La présence de la femme prend le dessus sur la langue. Cette dernière tente d’évoquer cette femme mais se retrouve dépassée, incapable de lui donner forme dans l’ombre de l’exil. Un exil que le poète vit au sein d’une nation qui se déchire et dont les détails disparaissent les uns après les autres ; un exil qui accroît la distance entre ce poète d’un côté, le lieu et sa mémoire de l’autre.
Dans la troisième partie du Diwan, portant le titre « Balles perdues », la mort est présente à travers son ombre pesante. Nous voyons le jeune poète évoquer les détails du lieu et ses reliefs, tentant de les restaurer une fois que la mort a pris place en leur sein. Le poète peut réduire la présence de la mort en ayant recours aux détails les plus précis et les plus banaux.
Ahmad Basha dit : « Le pays qui égare ses victimes ne connaît pas la forme de leur corps. Leur faim ne s’est pas tue, ne serait-ce qu’un jour. Ce même pays est plus petit que ce qu’un enfant dessine sur le siège usé en face de lui, avant qu’il ne s’endorme ou ne meure. »
Adieu de la mémoire
A la fin, le poète Ahmad Basha revient sur une confidence qu’il s’est faite à lui-même.

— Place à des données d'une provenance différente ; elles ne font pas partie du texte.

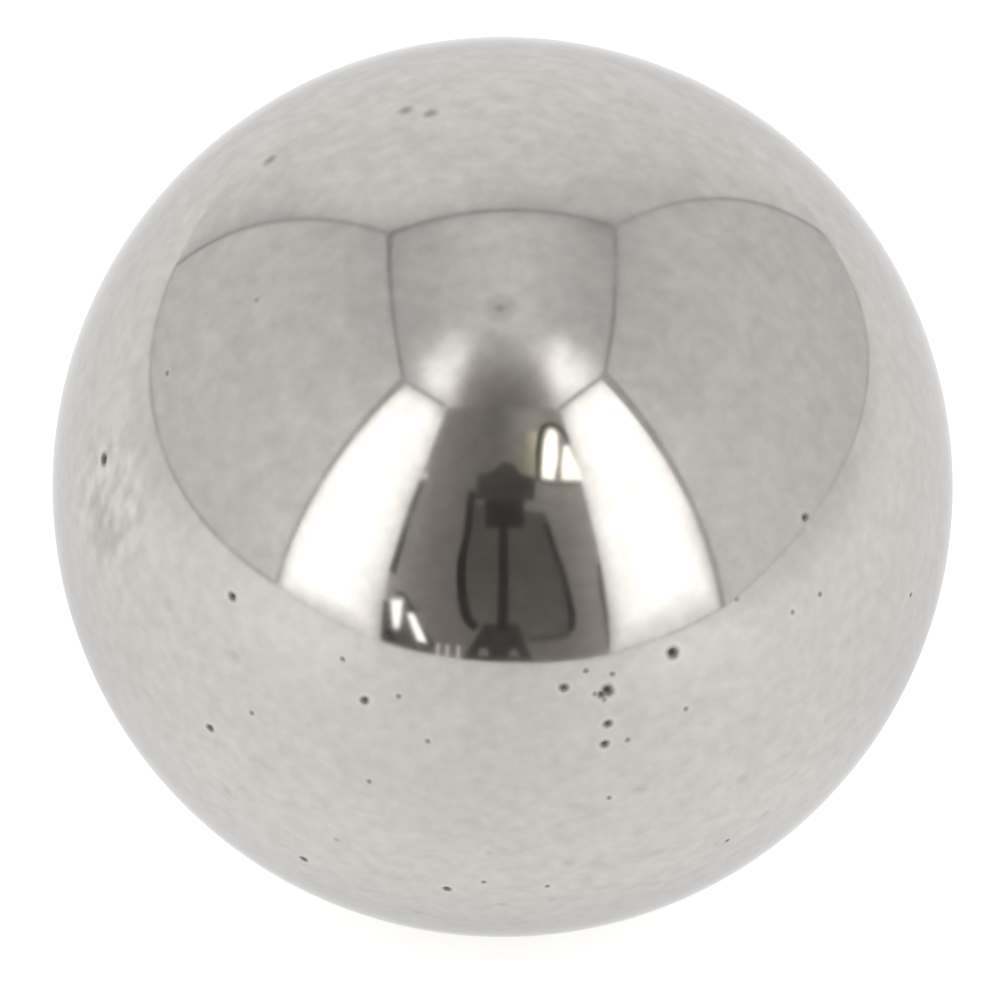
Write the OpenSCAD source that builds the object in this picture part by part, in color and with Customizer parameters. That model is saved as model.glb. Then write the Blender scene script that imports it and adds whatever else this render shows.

Alors, les phrases poétiques se condensent pour que ce qu’il a perdu petit à petit soit présent, comme s’il disséquait l’impact de l’absence et de la mort sur lui-même, sur son corps et sur le regard qu’il porte sur ce qui l’entoure ; comme s’il faisait ses adieux à sa mémoire et tentait de graver ses détails dans la langue qui reste parfois trop étriquée pour décrire ce qui arrive.
Le Misérable perd ses lieux. Il perd les détails qu’il s’était habitué à dompter et face auxquels il s’était résigné durant les phases éveillées. Ceci se reflète dans la structure de la langue, qui devient plus dense et plus pertinente dans l’expression.

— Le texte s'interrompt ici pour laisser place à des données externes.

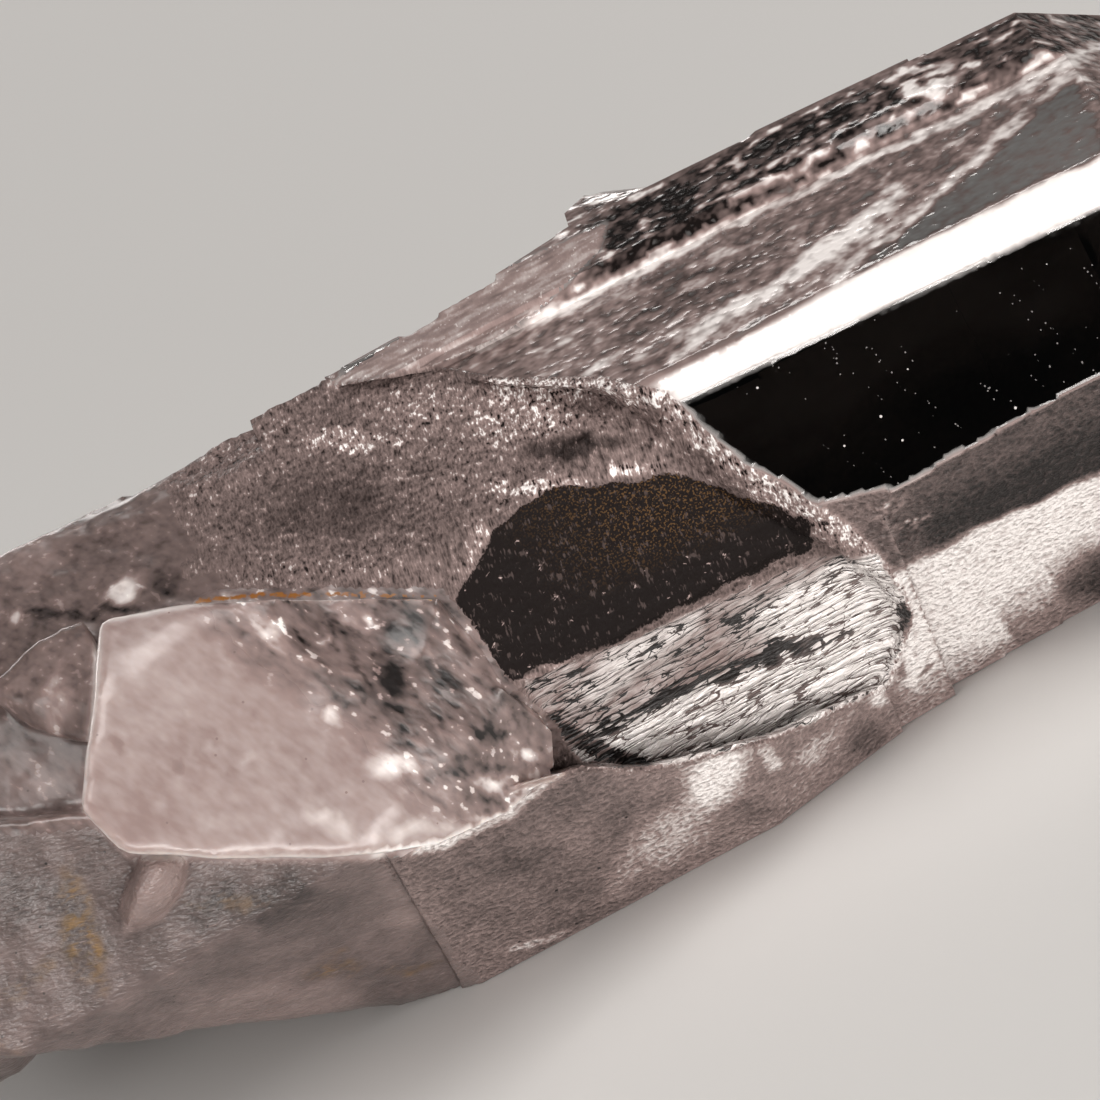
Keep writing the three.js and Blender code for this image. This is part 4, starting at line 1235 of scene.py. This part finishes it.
class QUARTZ_OT_stage(bpy.types.Operator):
    """Sets the pale floor, the soft studio lights and the close-up camera"""

    bl_idname = "quartz.stage"
    bl_label = "Set Stage"

    def execute(self, context):
        settings = context.scene.quartz_stage
        scene = context.scene
        floor_mesh = bpy.data.meshes.new("studio_floor")
        floor_mesh.from_pydata(
            [(x * FLOOR_HALF, y * FLOOR_HALF, 0) for x, y in ((-1, -1), (1, -1), (1, 1), (-1, 1))],
            [],
            [(0, 1, 2, 3)],
        )
        floor = bpy.data.objects.new("studio_floor", floor_mesh)
        scene.collection.objects.link(floor)
        floor.location.z = -FLOOR_GAP
        paper = bpy.data.materials.new("Studio paper, matt uncoated")
        paper.use_nodes = True
        shader = paper.node_tree.nodes["Principled BSDF"]
        shader.inputs["Base Color"].default_value = hex_colour(settings.floor_colour)
        shader.inputs["Roughness"].default_value = 0.9
        floor.data.materials.append(paper)

        world = bpy.data.worlds.new("Dim studio")
        scene.world = world
        world.use_nodes = True
        world.node_tree.nodes["Background"].inputs["Color"].default_value = (*[WORLD_GREY] * 3, 1)

        centre = Vector((0, 0, LIT_HEIGHT))
        for name, place, width, depth, power in (
            ("softbox_front", (-0.6, -0.6, 0.85), 0.8, 0.6, 0.65 * settings.key_power),
            ("softbox_low", (0.25, -1.0, 0.16), 1.2, 0.26, 1.15 * settings.key_power),
            ("softbox_over", (0.2, -0.3, 1.05), 0.6, 0.5, 0.72 * settings.key_power),
            ("strip_top", (0.09, 0.0, 0.8), 0.24, 0.03, 0.04 * settings.key_power),
            ("strip_back", (0.2, 0.85, 0.68), 0.5, 0.07, 0.1 * settings.key_power),
            ("softbox_back", (-0.3, 1.0, 0.1), 0.9, 0.16, 0.3 * settings.key_power),
        ):
            lamp = bpy.data.lights.new(name, "AREA")
            lamp.shape = "RECTANGLE"
            lamp.size = width
            lamp.size_y = depth
            lamp.energy = power
            lamp.color = hex_colour(settings.light_colour)[:3]
            light = bpy.data.objects.new(name, lamp)
            scene.collection.objects.link(light)
            light.location = place
            light.rotation_euler = (centre - Vector(place)).to_track_quat("-Z", "Y").to_euler()

        lens = bpy.data.cameras.new("close_up")
        lens.sensor_width = SENSOR_MM
        lens.lens = SENSOR_MM * settings.camera_distance / settings.view_width
        camera = bpy.data.objects.new("close_up", lens)
        scene.collection.objects.link(camera)
        roll = settings.camera_roll
        right = Vector((math.cos(roll), -math.sin(roll), 0))
        up = Vector((math.sin(roll), math.cos(roll), 0))
        pose = Matrix((right, up, Vector((0, 0, 1)))).transposed().to_4x4()
        pose.translation = Vector((0, 0, LOOKS_AT_Z + settings.camera_distance / MM))
        pose = CRYSTAL_TO_PART @ pose
        pose.translation *= MM
        camera.matrix_world = pose
        scene.camera = camera

        scene.view_settings.view_transform = "Standard"
        scene.cycles.max_bounces = 10
        scene.cycles.transmission_bounces = 9
        scene.cycles.glossy_bounces = 5
        scene.cycles.diffuse_bounces = 2
        scene.cycles.caustics_refractive = False
        scene.cycles.caustics_reflective = False
        return {"FINISHED"}


class QUARTZ_PT_panel(bpy.types.Panel):
    """Lists the steps that dress the quartz point"""

    bl_idname = "QUARTZ_PT_panel"
    bl_label = "Quartz Point"
    bl_space_type = "VIEW_3D"
    bl_region_type = "UI"
    bl_category = "Quartz"

    def draw(self, context):
        for group in (context.scene.quartz_crystal, context.scene.quartz_stage):
            box = self.layout.box()
            for name in group.bl_rna.properties.keys():
                if name not in ("rna_type", "name"):
                    box.prop(group, name)
        for operator in OPERATORS:
            self.layout.operator(operator.bl_idname)


OPERATORS = (QUARTZ_OT_crystal, QUARTZ_OT_stage)
CLASSES = (QuartzCrystalSettings, QuartzStageSettings, *OPERATORS, QUARTZ_PT_panel)


def register():
    for cls in CLASSES:
        bpy.utils.register_class(cls)
    bpy.types.Scene.quartz_crystal = bpy.props.PointerProperty(type=QuartzCrystalSettings)
    bpy.types.Scene.quartz_stage = bpy.props.PointerProperty(type=QuartzStageSettings)


def unregister():
    del bpy.types.Scene.quartz_stage
    del bpy.types.Scene.quartz_crystal
    for cls in reversed(CLASSES):
        bpy.utils.unregister_class(cls)


def main():
    register()
    bpy.ops.quartz.crystal()
    bpy.ops.quartz.stage()


if __name__ == "__main__":
    main()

Comme si la mémoire était éparpillée de telle sorte qu’un poème seul ne pourrait la porter. Cette mémoire est plus proche des pulsations. Chacune d’elles renouvelle le dessin d’une scène tirée de la vie du poète misérable ; le poète, qui observe la chute de ses propres yeux et qui s’arrête, essayant d’embellir le lieu, non pas dans le but d’obtenir quelque chose mais pour préserver ses souvenirs et sa langue.